-- Begin SUPPLIED INFORMATION --

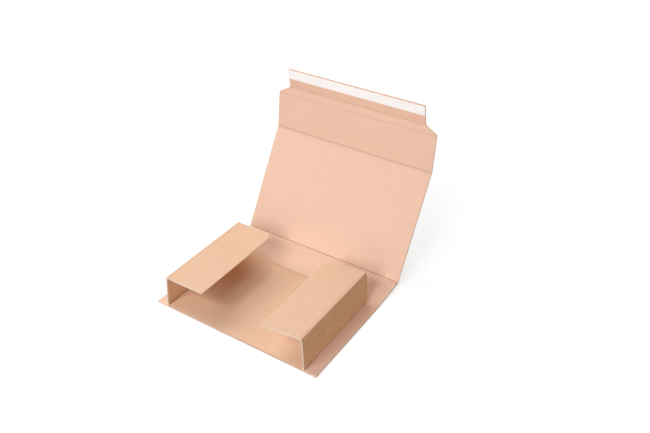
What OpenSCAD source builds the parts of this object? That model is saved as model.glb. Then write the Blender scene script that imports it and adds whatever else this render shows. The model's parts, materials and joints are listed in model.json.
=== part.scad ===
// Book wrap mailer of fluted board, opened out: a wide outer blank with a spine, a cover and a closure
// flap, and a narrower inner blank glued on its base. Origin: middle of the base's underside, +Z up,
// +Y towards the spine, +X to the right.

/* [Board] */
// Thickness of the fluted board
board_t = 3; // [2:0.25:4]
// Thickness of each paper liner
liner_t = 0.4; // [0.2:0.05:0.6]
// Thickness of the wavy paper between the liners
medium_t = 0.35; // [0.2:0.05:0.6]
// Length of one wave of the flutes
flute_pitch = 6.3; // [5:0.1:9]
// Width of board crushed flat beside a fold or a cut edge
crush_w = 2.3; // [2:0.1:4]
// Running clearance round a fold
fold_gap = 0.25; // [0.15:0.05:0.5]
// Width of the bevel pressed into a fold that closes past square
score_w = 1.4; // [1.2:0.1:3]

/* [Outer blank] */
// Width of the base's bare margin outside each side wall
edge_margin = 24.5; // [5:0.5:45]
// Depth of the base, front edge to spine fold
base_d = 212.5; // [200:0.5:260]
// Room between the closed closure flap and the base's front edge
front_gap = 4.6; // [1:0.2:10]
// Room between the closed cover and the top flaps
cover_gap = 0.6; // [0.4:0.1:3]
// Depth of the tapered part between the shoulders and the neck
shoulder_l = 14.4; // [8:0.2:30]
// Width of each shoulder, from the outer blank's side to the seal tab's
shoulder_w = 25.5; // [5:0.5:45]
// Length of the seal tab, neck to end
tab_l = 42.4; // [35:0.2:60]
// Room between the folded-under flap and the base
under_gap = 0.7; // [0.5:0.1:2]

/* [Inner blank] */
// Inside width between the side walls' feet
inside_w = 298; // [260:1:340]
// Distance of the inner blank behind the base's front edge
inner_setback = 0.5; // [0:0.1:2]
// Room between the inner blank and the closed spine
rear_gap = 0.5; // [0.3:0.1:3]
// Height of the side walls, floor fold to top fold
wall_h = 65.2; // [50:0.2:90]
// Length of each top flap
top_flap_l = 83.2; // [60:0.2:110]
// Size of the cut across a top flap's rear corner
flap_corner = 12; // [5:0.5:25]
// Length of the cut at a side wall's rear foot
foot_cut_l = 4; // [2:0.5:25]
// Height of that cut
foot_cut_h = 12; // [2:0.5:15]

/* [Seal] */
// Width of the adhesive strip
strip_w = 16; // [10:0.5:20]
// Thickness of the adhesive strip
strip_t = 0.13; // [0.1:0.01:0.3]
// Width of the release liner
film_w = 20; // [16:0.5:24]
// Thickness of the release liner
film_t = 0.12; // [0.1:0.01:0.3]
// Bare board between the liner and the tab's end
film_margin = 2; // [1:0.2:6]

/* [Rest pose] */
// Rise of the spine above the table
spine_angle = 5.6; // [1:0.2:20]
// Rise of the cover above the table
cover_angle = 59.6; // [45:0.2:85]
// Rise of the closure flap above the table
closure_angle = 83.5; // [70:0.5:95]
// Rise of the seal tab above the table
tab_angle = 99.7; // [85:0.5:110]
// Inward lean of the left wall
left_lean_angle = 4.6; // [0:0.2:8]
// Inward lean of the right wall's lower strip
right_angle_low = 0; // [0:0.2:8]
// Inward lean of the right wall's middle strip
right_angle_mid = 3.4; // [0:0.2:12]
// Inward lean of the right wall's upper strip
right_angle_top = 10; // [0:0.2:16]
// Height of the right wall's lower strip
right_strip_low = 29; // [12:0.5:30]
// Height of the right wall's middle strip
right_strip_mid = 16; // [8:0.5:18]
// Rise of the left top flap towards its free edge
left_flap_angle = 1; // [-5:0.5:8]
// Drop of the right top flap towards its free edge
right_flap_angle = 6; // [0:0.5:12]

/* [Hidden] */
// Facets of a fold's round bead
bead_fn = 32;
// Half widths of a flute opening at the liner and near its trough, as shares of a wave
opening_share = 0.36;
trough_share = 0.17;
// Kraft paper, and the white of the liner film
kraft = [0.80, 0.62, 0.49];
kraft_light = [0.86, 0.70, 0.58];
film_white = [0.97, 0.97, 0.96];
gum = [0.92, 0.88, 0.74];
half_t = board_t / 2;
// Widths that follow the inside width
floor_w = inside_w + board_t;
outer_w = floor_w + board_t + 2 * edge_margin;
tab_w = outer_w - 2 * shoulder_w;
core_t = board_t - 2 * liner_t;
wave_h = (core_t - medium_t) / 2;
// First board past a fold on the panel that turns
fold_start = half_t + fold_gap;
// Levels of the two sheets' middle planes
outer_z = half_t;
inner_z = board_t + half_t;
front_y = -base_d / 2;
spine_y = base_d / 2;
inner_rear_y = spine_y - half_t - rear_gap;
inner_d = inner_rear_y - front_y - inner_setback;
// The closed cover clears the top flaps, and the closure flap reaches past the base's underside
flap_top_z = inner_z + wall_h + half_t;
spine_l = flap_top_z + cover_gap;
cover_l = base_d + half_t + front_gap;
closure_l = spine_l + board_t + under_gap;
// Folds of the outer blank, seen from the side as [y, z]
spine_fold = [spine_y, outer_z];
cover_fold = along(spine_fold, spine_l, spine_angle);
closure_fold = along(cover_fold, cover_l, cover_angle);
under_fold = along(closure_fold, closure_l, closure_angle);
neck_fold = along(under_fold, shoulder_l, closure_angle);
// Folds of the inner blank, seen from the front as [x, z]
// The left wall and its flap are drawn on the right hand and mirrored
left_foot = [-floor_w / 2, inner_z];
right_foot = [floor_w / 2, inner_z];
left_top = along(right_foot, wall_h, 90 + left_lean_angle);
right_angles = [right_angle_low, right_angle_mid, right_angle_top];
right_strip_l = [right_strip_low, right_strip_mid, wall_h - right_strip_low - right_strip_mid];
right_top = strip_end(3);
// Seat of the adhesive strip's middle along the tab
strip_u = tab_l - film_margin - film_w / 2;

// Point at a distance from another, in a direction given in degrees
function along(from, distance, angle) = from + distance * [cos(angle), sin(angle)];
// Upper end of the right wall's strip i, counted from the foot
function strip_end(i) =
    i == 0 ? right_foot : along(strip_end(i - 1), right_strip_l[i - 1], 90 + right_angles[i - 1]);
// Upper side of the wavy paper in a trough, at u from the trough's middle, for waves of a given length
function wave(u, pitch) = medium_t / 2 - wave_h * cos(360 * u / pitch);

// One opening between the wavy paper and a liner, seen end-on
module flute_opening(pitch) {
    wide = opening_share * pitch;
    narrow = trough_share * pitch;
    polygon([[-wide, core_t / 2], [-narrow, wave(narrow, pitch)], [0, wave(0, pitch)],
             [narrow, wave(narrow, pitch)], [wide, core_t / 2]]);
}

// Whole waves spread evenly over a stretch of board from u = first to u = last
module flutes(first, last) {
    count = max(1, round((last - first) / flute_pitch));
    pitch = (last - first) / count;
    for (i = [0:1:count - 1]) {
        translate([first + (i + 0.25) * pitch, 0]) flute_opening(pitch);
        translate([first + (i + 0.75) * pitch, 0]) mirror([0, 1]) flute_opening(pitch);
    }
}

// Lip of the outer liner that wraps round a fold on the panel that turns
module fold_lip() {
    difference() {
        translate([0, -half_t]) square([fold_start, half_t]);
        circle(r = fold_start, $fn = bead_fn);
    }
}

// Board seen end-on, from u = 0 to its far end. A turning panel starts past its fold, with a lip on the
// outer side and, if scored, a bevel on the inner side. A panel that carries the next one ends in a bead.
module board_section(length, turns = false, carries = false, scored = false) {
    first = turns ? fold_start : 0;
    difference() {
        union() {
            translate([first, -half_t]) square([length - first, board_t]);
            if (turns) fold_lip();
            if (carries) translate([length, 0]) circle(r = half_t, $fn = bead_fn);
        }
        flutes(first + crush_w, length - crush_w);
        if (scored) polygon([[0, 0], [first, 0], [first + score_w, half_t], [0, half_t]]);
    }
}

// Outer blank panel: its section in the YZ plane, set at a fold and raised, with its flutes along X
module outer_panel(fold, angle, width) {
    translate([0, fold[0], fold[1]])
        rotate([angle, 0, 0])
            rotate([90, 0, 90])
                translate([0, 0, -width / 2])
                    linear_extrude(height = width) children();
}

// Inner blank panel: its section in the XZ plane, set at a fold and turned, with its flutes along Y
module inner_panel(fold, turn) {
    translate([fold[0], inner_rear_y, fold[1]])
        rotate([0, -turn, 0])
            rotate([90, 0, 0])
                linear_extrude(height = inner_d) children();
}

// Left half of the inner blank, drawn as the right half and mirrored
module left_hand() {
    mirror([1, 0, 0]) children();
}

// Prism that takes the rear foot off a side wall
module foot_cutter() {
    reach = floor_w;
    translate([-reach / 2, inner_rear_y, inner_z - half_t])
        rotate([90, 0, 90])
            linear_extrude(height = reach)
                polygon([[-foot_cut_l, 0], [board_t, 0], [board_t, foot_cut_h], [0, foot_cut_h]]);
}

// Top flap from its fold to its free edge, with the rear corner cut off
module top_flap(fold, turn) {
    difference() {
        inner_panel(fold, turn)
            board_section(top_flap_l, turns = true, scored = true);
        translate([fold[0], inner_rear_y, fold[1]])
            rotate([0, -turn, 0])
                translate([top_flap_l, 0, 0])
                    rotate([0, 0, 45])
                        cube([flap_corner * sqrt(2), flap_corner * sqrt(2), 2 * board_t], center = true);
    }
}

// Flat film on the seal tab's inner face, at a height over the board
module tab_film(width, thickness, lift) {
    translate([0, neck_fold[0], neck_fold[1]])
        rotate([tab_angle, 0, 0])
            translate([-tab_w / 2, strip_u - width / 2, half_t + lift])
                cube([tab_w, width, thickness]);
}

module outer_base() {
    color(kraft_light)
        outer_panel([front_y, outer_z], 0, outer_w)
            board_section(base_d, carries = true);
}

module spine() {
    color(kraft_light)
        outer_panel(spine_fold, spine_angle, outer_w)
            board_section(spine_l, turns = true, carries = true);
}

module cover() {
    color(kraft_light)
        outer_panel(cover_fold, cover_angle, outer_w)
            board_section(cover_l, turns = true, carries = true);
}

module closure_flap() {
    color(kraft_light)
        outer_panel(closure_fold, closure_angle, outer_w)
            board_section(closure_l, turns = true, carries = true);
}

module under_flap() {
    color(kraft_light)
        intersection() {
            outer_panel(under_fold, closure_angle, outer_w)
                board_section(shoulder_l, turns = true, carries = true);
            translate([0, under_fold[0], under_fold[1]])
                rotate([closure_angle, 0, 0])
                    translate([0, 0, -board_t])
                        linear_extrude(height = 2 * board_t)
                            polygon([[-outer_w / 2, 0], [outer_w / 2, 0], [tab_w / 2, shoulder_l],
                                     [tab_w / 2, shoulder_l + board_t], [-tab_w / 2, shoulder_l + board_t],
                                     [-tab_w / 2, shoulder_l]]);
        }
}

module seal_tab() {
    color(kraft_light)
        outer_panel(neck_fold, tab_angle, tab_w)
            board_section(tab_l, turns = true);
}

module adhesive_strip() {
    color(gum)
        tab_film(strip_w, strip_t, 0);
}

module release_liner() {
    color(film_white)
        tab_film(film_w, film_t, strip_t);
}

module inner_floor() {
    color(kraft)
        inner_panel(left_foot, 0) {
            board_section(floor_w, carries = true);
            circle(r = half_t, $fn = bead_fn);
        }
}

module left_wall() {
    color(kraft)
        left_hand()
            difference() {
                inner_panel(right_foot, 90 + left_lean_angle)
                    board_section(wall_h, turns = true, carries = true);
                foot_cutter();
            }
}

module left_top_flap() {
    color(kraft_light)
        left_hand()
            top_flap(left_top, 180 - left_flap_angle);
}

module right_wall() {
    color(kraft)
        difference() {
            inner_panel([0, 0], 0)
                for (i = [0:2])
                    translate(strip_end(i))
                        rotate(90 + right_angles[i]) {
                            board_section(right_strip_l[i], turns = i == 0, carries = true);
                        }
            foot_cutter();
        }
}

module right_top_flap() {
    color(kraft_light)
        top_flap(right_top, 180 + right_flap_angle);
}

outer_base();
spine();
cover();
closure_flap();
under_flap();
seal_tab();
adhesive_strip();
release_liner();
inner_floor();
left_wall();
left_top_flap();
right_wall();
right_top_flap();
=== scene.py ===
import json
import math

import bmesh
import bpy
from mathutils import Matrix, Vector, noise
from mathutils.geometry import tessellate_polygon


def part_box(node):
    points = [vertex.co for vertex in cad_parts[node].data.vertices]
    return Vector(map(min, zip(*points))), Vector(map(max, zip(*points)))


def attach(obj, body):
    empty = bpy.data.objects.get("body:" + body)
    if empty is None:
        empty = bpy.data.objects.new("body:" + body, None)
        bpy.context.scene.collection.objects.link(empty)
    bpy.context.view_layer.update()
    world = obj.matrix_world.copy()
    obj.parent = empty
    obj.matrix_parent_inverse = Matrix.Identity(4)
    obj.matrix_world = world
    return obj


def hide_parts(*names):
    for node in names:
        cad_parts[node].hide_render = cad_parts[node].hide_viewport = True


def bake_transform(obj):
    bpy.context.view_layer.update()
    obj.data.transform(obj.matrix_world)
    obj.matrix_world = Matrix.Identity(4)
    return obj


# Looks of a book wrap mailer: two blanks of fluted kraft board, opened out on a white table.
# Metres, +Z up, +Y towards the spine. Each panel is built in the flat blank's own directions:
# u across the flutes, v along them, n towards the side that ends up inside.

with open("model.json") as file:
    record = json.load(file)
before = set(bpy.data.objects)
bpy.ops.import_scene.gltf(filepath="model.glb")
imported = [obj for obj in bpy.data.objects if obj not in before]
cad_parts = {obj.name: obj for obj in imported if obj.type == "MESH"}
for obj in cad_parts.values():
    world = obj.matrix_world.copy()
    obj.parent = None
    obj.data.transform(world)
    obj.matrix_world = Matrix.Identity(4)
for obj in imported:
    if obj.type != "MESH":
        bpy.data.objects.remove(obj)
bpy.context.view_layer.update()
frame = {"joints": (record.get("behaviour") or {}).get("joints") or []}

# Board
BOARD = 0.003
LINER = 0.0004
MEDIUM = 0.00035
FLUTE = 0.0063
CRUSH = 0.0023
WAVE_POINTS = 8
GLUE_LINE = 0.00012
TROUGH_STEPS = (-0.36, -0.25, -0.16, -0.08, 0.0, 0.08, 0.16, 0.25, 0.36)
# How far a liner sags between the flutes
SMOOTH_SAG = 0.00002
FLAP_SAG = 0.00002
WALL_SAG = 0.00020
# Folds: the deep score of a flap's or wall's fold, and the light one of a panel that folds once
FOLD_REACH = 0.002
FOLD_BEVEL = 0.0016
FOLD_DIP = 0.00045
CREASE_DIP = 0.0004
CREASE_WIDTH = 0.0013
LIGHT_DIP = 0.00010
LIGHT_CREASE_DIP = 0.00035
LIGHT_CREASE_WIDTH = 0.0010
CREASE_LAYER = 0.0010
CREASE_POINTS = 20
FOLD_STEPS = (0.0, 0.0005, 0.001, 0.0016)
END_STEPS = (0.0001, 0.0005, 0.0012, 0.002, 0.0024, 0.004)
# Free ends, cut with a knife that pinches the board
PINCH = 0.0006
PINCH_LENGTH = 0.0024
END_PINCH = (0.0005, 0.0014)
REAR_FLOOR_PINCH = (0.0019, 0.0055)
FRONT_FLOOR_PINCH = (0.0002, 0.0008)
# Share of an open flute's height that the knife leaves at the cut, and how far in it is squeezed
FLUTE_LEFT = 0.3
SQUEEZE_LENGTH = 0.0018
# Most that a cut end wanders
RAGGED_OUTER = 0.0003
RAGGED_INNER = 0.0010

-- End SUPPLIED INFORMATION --

WHAT TO DO – Retype only this portion of the data above: the line containing "outer_base();", the line containing "obj.matrix_parent_inverse = Matrix.Identity(4)", and all lines between them, exactly.

EXERCISE RESPONSE –
outer_base();
spine();
cover();
closure_flap();
under_flap();
seal_tab();
adhesive_strip();
release_liner();
inner_floor();
left_wall();
left_top_flap();
right_wall();
right_top_flap();
=== scene.py ===
import json
import math

import bmesh
import bpy
from mathutils import Matrix, Vector, noise
from mathutils.geometry import tessellate_polygon


def part_box(node):
    points = [vertex.co for vertex in cad_parts[node].data.vertices]
    return Vector(map(min, zip(*points))), Vector(map(max, zip(*points)))


def attach(obj, body):
    empty = bpy.data.objects.get("body:" + body)
    if empty is None:
        empty = bpy.data.objects.new("body:" + body, None)
        bpy.context.scene.collection.objects.link(empty)
    bpy.context.view_layer.update()
    world = obj.matrix_world.copy()
    obj.parent = empty
    obj.matrix_parent_inverse = Matrix.Identity(4)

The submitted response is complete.